In Children of Dune, in Paul's absence, the Regency controls everything and is the major political force in the novel. The Regency is controlled by Alia, Paul's younger sister, but the priests of Muad'dib's religion influence what Alia should do for most of the novel. "Farad'n, the previous Emperor's grandson and the scion of House Corrino," plays an important part near the end of the novel politically (Palumbo 441). Farad'n has been trained by Jessica, Paul's mother, and once the training is done, he becomes part of the Bene Gesserit, which is a large group of woman that are involved with politics and religion that would ultimately further the group's agenda. Farad'n is bound to wed Ghanima, Paul's daughter, for political reasons. Ghanima is to wed Farad'n so that Jessica and Duncan, the Atreides swords master, can be freed from the Corrinos, the previous House in power, imprisonment on the planet Salusa Secundus. Leto II's command secures the power of the Atreides, "but there will be no betrothal of [Farad'n] and Ghanima. My sister will marry me!" Leto II says (Herbert Children of Dune 406). The marriage between Leto II and Ghanima is purely political to secure the power, but Ghanima and Farad'n will still have descendants.

God Emperor of Dune is a more complex political system in ways, although Leto II is a tyrant and controls every aspect of the universe. As a Bene Gesserit states, "There is no doubt that his ability to predict future events, an oracular ability much more powerful than that of any ancestor, is still the mainstay of his political control" (Herbert God Emperor of Dune 63-64). Since Leto II can predict the future, he can predict political occurrences and counteract them to maintain control and order. This is true throughout the novel, as he proves to others that he does see the future in many ways although the oracular ability is very complicated to explain.

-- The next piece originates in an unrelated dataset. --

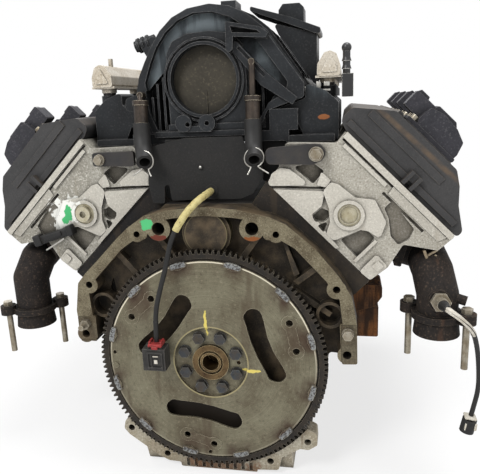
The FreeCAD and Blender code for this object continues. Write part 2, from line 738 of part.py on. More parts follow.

In the Dune series, politics and religion usually complement each other which makes the novels more cogitative than other science fiction novels. There are several instances of this in the Dune series. Korba plans on killing Paul because Paul "scorns" his own religion, and Korba feels that this is a threat to the priesthood in Dune Messiah (O'Reilly 151). "A martyr they can control." is what the priesthood wanted to accomplish by killing Paul and overthrowing Paul's government (O'Reilly 151). In Children of Dune, Leto II dethrones Alia and takes over the government, at the same time ending Muad'dib's religion (O'Reilly 165). Leto II then becomes known as a tyrant that controls the government as well as his religion. Leto II demonstrates that "depending upon gods for salvation" is not the way for humans to be and "thereby to force humans to rely upon their own abilities." (McLean 150). If there is no religion for people to value, then they must rely on governments to impose rules that is controlled by human abilities. The Dune series has vast political and religious structures that are both created and destroyed. Ultimately, each religion and political structure struggles with internal and external forces. The Dune series is popular because it requires the reader to think, and there is more to that than just a story.

Works Cited

Herbert, Frank. Children of Dune. New York : Ace Books, 1987.

Herbert, Frank. Dune Messiah. New York : Berkley, 1969.

Herbert, Frank. God Emperor of Dune. New York : Putnam, 1981.

McLean, Susan. "A Question of Balance: Death and Immortality in Frank Herbert's Dune Series". Death and the Serpent: Immortality in Science Fiction and Fantasy. (1985): 145-152.

O'Reilly, Timothy. Frank Herbert. Frederick Ungar Publishing Co., Inc. 1981.

Palumbo, Donald. "The monomyth as fractal pattern in Frank Herbert's Dune novels". Science Fiction Studies 25.3 (Nov. 1998): 433-58.

Touponce, William F. Frank Herbert. Boston: Twayne Publishers, 1988.